Friday, 06 July, 2001

Southwest Airlines

I love Southwest Airlines--both the company and the flying experience.  The company, which is celebrating its 30th year, has always been profitable, continues to grow, and is regularly marked number one in customer satisfaction.  How can this be when most major air carriers have financial problems and unhappy customers?  One word:  consistency.  For 30 years, Southwest has provided friendly, inexpensive, on-time, no-frills service on popular routes.  They started in Texas and expanded slowly:  opening new routes only when careful research showed that those routes would be popular and fit within their business model.  They also fly only one model of airplane (Boeing 737), and limit most flights to about two hours.  The quick hop, quick turnaround model prevents them from having to supply meals, movies, and other expensive frills that drive up the cost of air travel.  So the company's profitable.
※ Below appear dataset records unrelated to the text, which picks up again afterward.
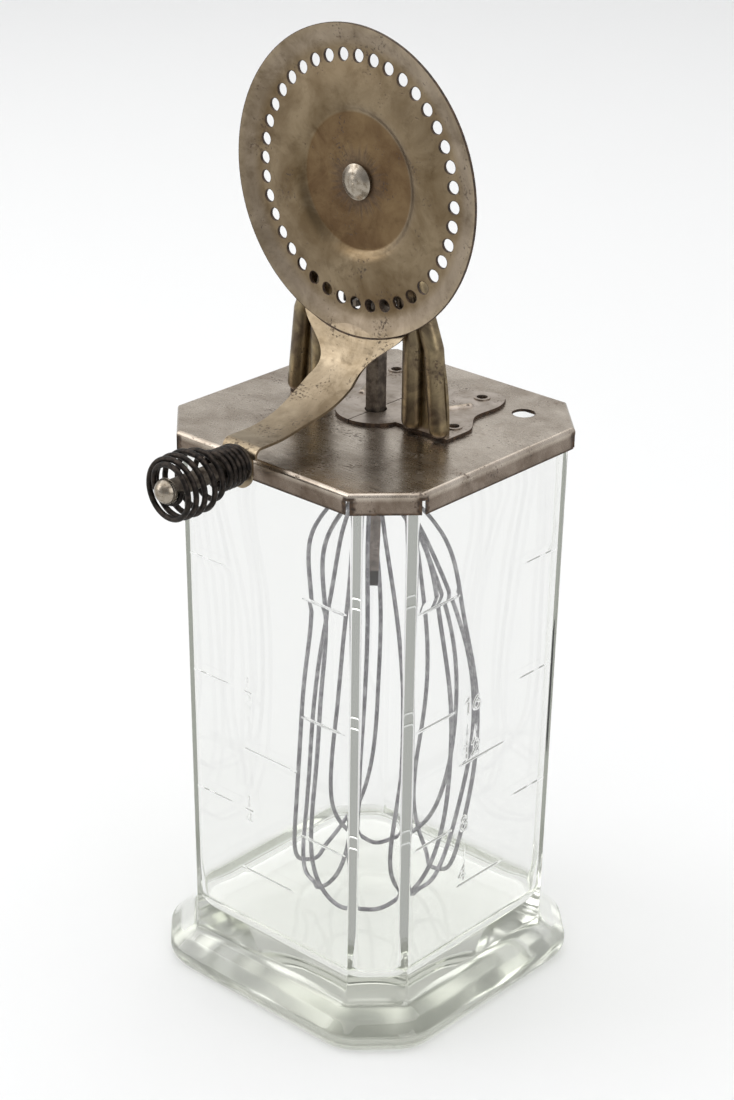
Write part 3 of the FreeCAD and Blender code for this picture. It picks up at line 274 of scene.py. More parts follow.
def plate_roughness(tree, spot, roughness, dirt):
    """Roughness of the plate, with wiping scratches, long one way and hair thin the other, and rougher by
    0.3 where each kind of dirt lies."""
    stretch = node(tree, "ShaderNodeMapping", {"Vector": spot, "Scale": (0.06, 1.0, 0.4),
                                               "Rotation": (0.0, 0.0, math.radians(24))}).outputs["Vector"]
    hair = node(tree, "ShaderNodeTexNoise",
                {"Vector": stretch, "Scale": per(SCRATCH_WIDTH), "Detail": 2.0}).outputs["Fac"]
    rough = node(tree, "ShaderNodeMapRange",
                 {"Value": hair, "From Min": 0.3, "From Max": 0.75,
                  "To Min": roughness - 0.05, "To Max": roughness + 0.07}).outputs[0]
    for layer in dirt:
        rough = node(tree, "ShaderNodeMath", {0: layer, 1: 0.3, 2: rough},
                     operation="MULTIPLY_ADD").outputs[0]
    return rough


def plate_relief(tree, spot, bare):
    """Normals of sheet that is slightly wavy from the press, and sunk where the steel is bare."""
    wave = node(tree, "ShaderNodeTexNoise",
                {"Vector": spot, "Scale": per(PRESS_WAVE), "Detail": 2.0}).outputs["Fac"]
    swell = node(tree, "ShaderNodeBump",
                 {"Height": wave, "Strength": 0.25, "Distance": 0.5 * MM}).outputs["Normal"]
    sunk = node(tree, "ShaderNodeMath", {0: 1.0, 1: bare}, operation="SUBTRACT").outputs[0]
    return node(tree, "ShaderNodeBump", {"Height": sunk, "Strength": 0.5, "Distance": 0.12 * MM,
                                         "Normal": swell}).outputs["Normal"]


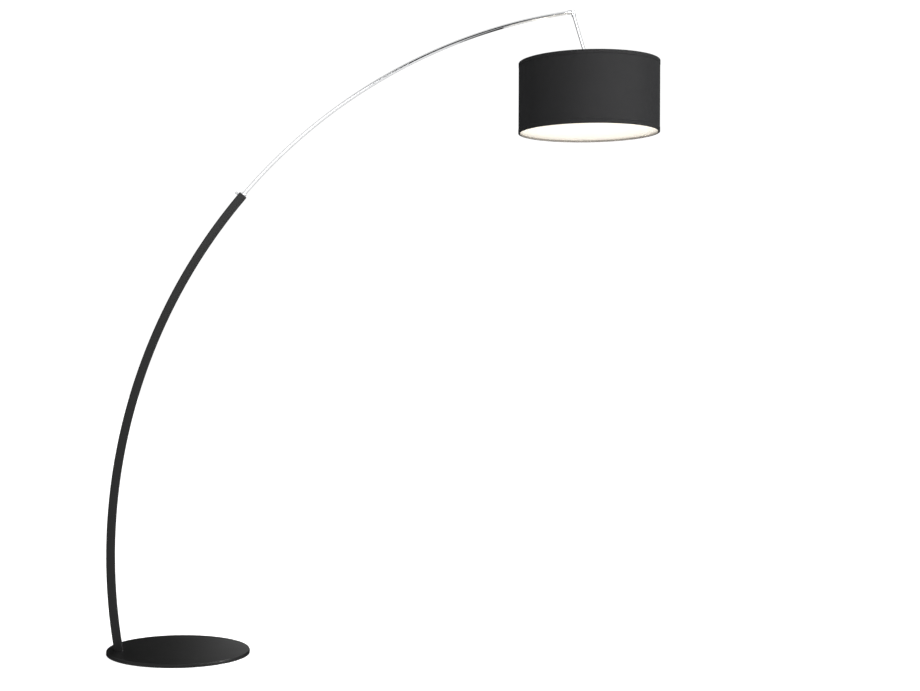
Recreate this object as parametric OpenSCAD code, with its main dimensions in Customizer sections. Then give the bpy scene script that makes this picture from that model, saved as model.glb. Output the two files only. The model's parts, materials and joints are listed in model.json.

Why do I like to fly what some people refer to as Cattle Truck Airlines?  Again, consistency.  I know from experience (I've been flying Southwest since 1975) that they're almost always on time.  Their service is far friendlier than that of any other carrier.  I've encountered far fewer mechanical problems on Southwest than on any other airline.  And their fares, at least for the routes that I fly, are usually much cheaper than the other airlines.  The few frills (bad movies, barely-edible food, on-board music) that other airlines offer just don't justify the higher prices--at least not to this traveler.  And I like the first-come-first-served seating arrangements.  Since I usually get to the airport an hour ahead of flight time, I almost always get my choice of seats.  The assigned seating arrangement used by other airlines almost always ends up putting me where I don't want to be.

As long as Southwest can get me there on time, inexpensively, and reasonably comfortably, I'll fly with them.